The 5th Amendment states that private property cannot be taken for public use without just compensation; it is reinforced by the 14th Amendment’s guarantee of “due process of law.” While this prevents the government from physically taking one’s entire property without payment, current court interpretations let the government take, through regulations, large chunks of property value to benefit particular special interests. Nothing in the Constitution authorizes the use of tax revenue or federal regulatory power to provide such special interest benefits as a legitimate government function, but such policies are now considered not only acceptable, but also commendable.

These concerns and the political resources they represent dominate what our government does today. Similar reinterpretations have befallen other parts of the Constitution, such as the contracts and commerce clauses, which have been transformed from barriers against government intrusion to open invitations under almost any pretext. In fact, the commerce clause is now commonly termed “the everything clause” in law school, because its original meaning has been twisted 180 degrees to justify innumerable federal restrictions in any area that might conceivably have any effect on interstate commerce. Again, the effect has been to expand the power of legislators and bureaucrats into areas our Founding Fathers tried to put beyond their reach.

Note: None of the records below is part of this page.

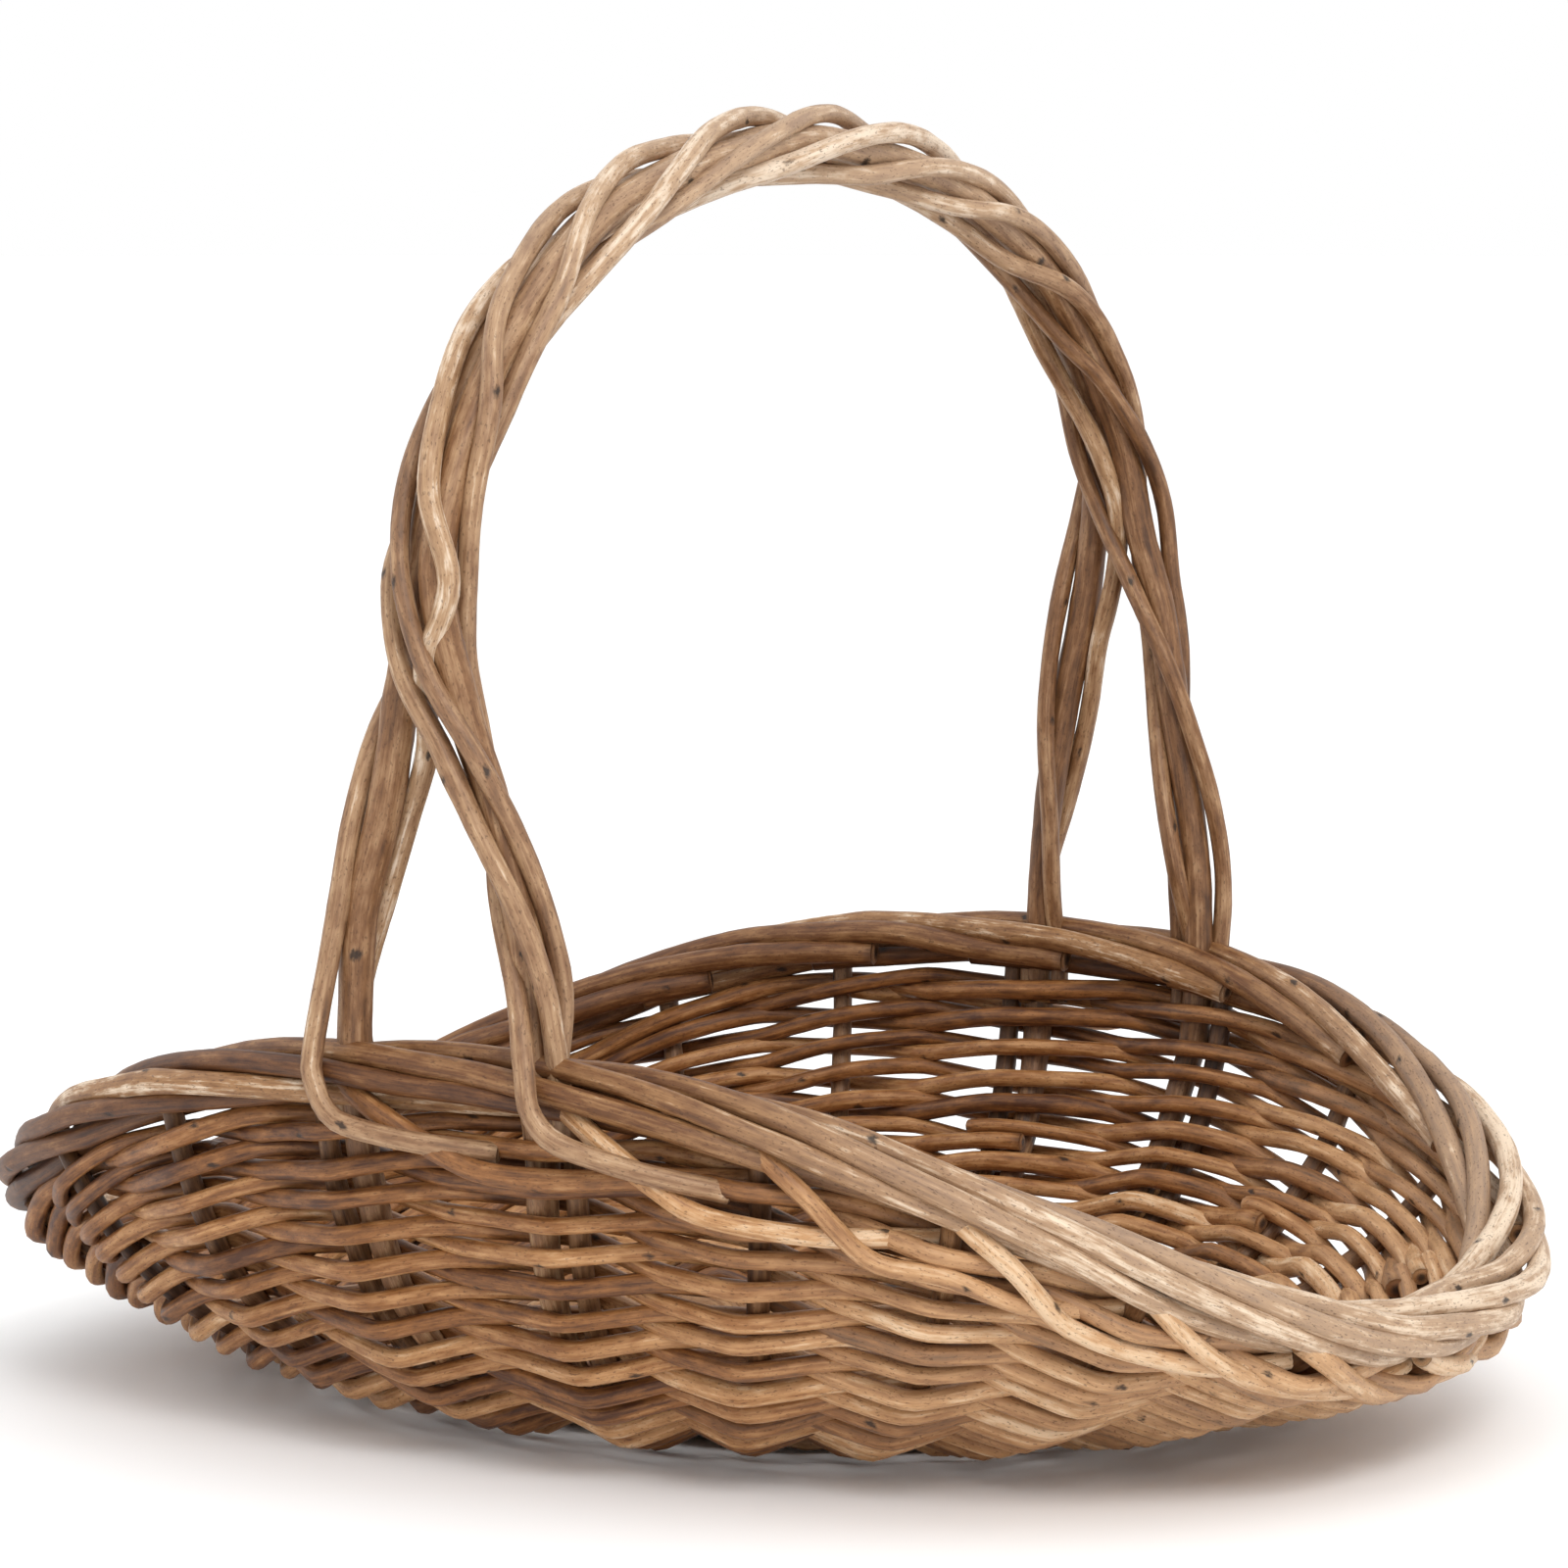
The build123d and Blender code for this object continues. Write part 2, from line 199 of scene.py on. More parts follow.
# Shares by which a rod's thickness varies, slowly along it and from point to point.
UNEVEN_THICKNESS = 0.018
ROUGHNESS = 0.008


def smooth_noise(n, length, period, scale, columns=1):
    """Slow random waves along a rod, of about this period and size, in metres."""
    knots = max(4, int(length / period) + 3)
    rough = random.normal(0, scale, (knots, columns))
    at = np.linspace(0, knots - 1.001, n)
    k = at.astype(int)
    w = (at - k)[:, None]
    w = w * w * (3 - 2 * w)
    return rough[k] * (1 - w) + rough[np.minimum(k + 1, knots - 1)] * w


def resample(points, step):
    """The same smooth path with evenly spaced points."""
    points = np.asarray(points, float)
    travel = np.concatenate([[0], np.cumsum(np.linalg.norm(np.diff(points, axis=0), axis=1))])
    n = max(4, int(round(travel[-1] / step)) + 1)
    at = np.linspace(0, travel[-1], n)
    return np.stack([np.interp(at, travel, points[:, k]) for k in range(3)], 1), travel[-1]


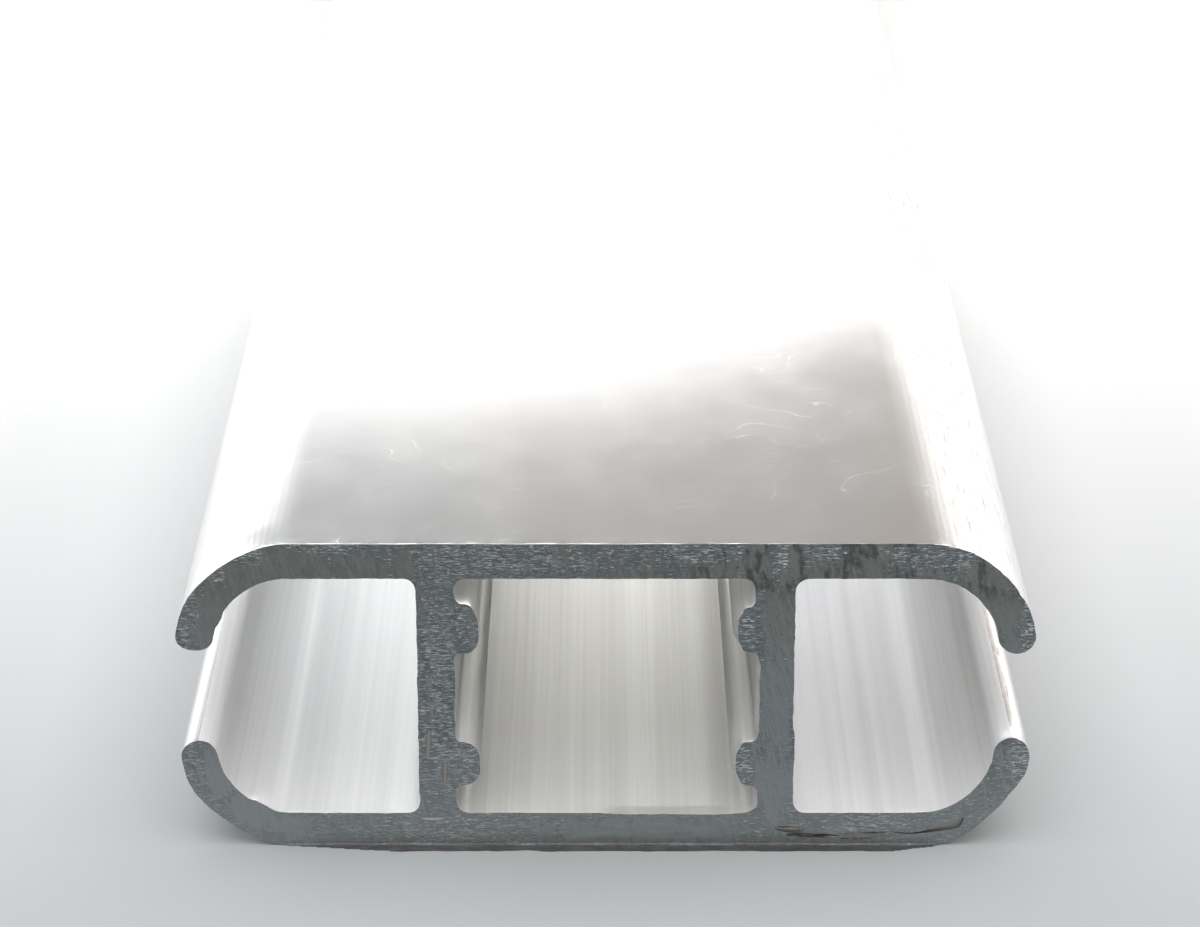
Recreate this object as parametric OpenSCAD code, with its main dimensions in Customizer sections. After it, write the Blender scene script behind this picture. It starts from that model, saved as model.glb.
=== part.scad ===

The result of such changes in constitutional interpretation has been an increase in the power of government officials to do what our Constitution formerly ruled out. This--not citizens’ ability to contribute to the candidates, parties and issues of their choice--is the central source of government abuse. And this is beyond fixing by restrictions on political contributions.

Unless constitutional restrictions on government powers are taken more seriously again, campaign funding limitations will do little to produce a more responsible government. In fact, this is the only reform radical enough to substantially reduce government abuse.